• [TASK DIRECTIONS]: List all lines of the data containing the word "JSON".
-------- EXERCISE MATERIAL
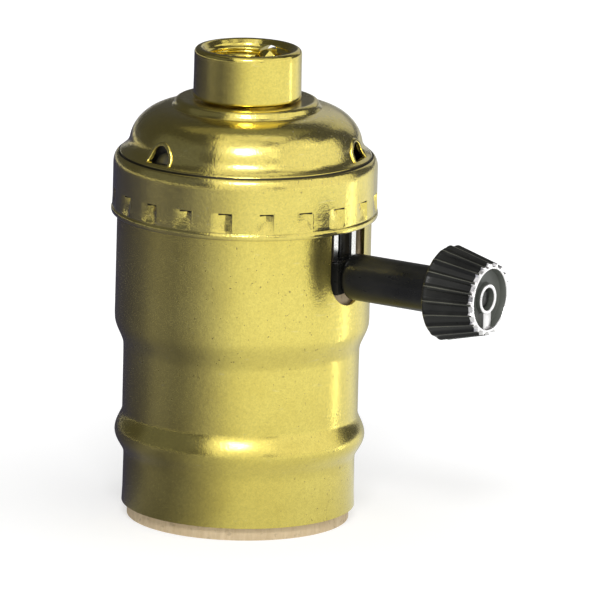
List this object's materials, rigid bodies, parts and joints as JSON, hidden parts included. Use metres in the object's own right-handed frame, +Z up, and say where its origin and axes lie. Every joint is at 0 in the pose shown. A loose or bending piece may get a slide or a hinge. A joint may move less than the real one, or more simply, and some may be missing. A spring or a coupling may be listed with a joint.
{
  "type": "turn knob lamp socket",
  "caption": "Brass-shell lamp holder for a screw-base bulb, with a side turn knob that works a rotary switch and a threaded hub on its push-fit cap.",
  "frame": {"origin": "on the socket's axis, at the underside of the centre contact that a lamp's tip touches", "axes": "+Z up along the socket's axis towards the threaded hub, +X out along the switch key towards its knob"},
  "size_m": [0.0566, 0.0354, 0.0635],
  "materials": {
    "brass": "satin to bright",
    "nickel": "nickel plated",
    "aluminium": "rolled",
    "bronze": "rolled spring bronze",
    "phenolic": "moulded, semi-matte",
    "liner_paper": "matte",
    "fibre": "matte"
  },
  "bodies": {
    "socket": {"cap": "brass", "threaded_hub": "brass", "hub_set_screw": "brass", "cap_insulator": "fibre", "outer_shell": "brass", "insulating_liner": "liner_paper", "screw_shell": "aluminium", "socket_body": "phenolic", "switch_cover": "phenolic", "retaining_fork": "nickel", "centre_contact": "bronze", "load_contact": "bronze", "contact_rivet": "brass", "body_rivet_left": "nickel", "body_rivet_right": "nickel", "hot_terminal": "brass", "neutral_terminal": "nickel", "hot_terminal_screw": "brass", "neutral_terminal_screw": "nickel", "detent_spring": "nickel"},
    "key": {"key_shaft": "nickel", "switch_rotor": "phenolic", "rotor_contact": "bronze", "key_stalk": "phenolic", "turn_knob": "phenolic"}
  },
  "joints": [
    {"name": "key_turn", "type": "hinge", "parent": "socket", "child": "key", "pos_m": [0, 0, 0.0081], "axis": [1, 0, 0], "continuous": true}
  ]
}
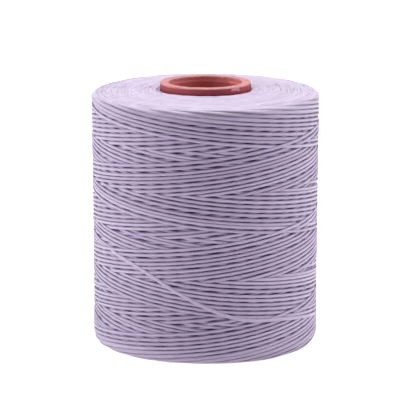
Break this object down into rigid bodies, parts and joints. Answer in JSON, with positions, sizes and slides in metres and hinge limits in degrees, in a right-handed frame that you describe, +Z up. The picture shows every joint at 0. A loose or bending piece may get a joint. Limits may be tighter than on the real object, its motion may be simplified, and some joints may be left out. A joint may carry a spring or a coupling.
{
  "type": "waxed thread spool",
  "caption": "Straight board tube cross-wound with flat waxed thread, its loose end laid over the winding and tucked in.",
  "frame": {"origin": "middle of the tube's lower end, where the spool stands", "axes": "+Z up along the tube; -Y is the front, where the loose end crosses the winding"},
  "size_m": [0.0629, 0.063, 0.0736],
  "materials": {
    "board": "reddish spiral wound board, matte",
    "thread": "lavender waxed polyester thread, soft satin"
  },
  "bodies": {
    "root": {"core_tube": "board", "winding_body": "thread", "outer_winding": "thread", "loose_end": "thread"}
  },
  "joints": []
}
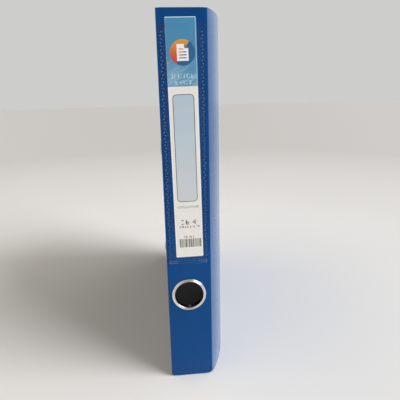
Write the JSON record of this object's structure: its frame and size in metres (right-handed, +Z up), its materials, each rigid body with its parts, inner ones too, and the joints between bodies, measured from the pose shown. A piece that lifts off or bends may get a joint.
----------------
• [WRITTEN REPLY]:
List this object's materials, rigid bodies, parts and joints as JSON, hidden parts included. Use metres in the object's own right-handed frame, +Z up, and say where its origin and axes lie. Every joint is at 0 in the pose shown. A loose or bending piece may get a slide or a hinge. A joint may move less than the real one, or more simply, and some may be missing. A spring or a coupling may be listed with a joint.
Break this object down into rigid bodies, parts and joints. Answer in JSON, with positions, sizes and slides in metres and hinge limits in degrees, in a right-handed frame that you describe, +Z up. The picture shows every joint at 0. A loose or bending piece may get a joint. Limits may be tighter than on the real object, its motion may be simplified, and some joints may be left out. A joint may carry a spring or a coupling.
Write the JSON record of this object's structure: its frame and size in metres (right-handed, +Z up), its materials, each rigid body with its parts, inner ones too, and the joints between bodies, measured from the pose shown. A piece that lifts off or bends may get a joint.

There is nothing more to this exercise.